Claim
Handley's Writing GPS distills to seven required minimums: set a goal, ask "so what?", organize, draft, refine, headline, publish. Step 2 — explicitly reframing the goal from the reader's perspective — is the single most-skipped step. Most marketing content answers the company's question ("what do we want to say?") rather than the reader's ("why should I care?").
Mechanism
Goals get drafted by people internal to the company, in the company's vocabulary. Without an explicit re-translation step, the entire piece downstream inherits the inside-out frame.
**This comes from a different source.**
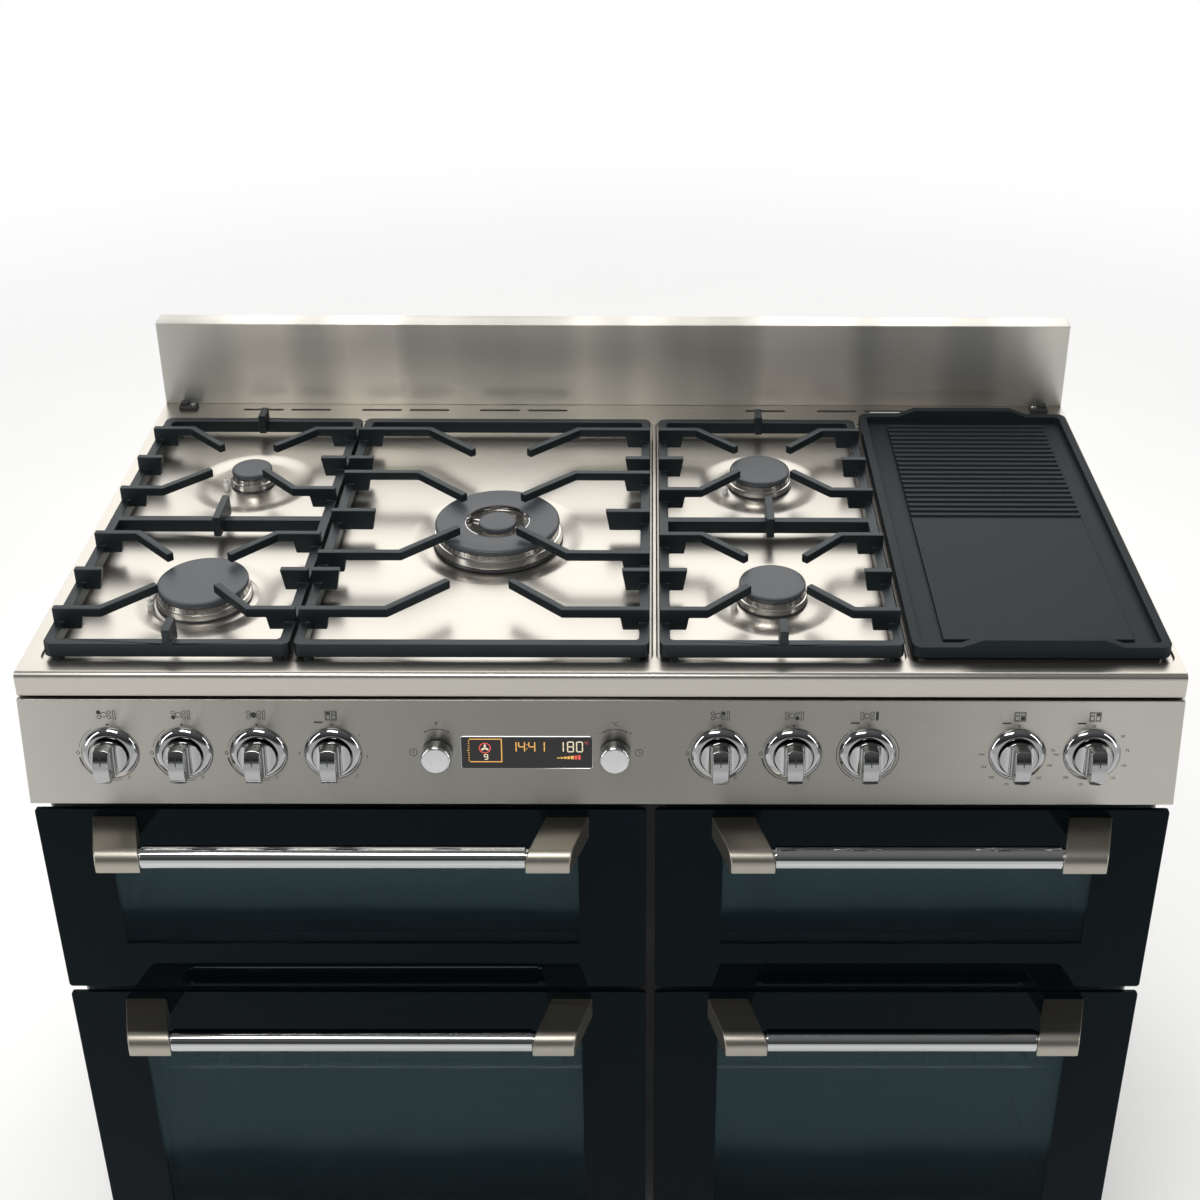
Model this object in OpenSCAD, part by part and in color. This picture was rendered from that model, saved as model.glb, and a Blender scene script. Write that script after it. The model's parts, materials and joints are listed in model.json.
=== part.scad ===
// Freestanding range cooker: gas hob with a wok burner and a cast griddle, and four
// drop-down doors. Millimetres. The front faces -Y, +Z is up, and the origin lies on the
// floor under the middle of the cooker's outline.

/* [Overall] */
// Width over the hob and the doors
width = 1100; // [1090:5:1160]
// Depth from the hob's front edge to the rear of the back panel
depth = 600; // [590:5:650]
// Height of the hob top above the floor
hob_h = 900; // [880:5:940]
// Height of the splashback above the hob top
splash_h = 107; // [60:1:200]
// Thickness of the splashback, front to back
splash_t = 27; // [20:1:40]
// Thickness of the casing's sheet metal
sheet = 2; // [1.5:0.1:2.5]

/* [Hob] */
// Height of the rail along the hob's front
rail_h = 24.5; // [20:0.5:30]
// Radius of the hob's rounded front edge
rail_r = 6; // [4:0.5:10]
// Depth of the pressed wells that the pan supports stand in
well_depth = 3; // [2:0.5:5]
// Corner radius of the wells
well_r = 12; // [6:1:20]
// Setback of the wells from the hob's front edge
well_front = 21; // [16:1:24]
// Depth of the flat strip with the vents, behind the wells
hob_ledge = 44; // [36:1:50]
// Depth of the dish pressed around each burner
dish_depth = 3; // [1:0.5:5]
// Radius of the dish around a small burner
dish_r = 66; // [60:1:68]
// Radius of the dish around the wok burner
wok_dish_r = 92; // [85:1:105]
// Length of a vent slot behind the pan supports
vent_l = 49; // [30:1:55]
// Height of a vent slot
vent_w = 5; // [3:0.5:8]
// Distance between the starts of two pairs of vent slots
vent_pitch = 144; // [130:1:160]

/* [Burners] */
// Distance between neighbouring burner columns, shared out as the pan supports are
burner_pitch = 285; // [275:1:292]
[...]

The "so what?" pass forces every claim to terminate in a reader benefit before the writer leaves the outline stage, which is much cheaper than fixing it in editing.
Conditions
Holds when:
- The writer has access to enough customer voice to know what "matters" to the reader.
- Editorial process actually checks for this step rather than treating it as a vibe.
Fails when:
- Internal-comms or thought-leadership pieces explicitly aimed at peers, not customers.
- Highly technical reference content where reader benefit is presumed (the reader is searching for the answer).
Evidence
"Most marketing content answers the company's question ('What do we want to say?') rather than the reader's question ('Why should I care?'). She treats this as the single most skipped step in content creation across B2B and B2C organizations."
— Ann Handley (synthesized from operator's published work)
Signals
- Briefs include a one-line "so what?" answer above the outline, not buried at the bottom.
- Editorial review explicitly checks the so-what alignment between draft and brief.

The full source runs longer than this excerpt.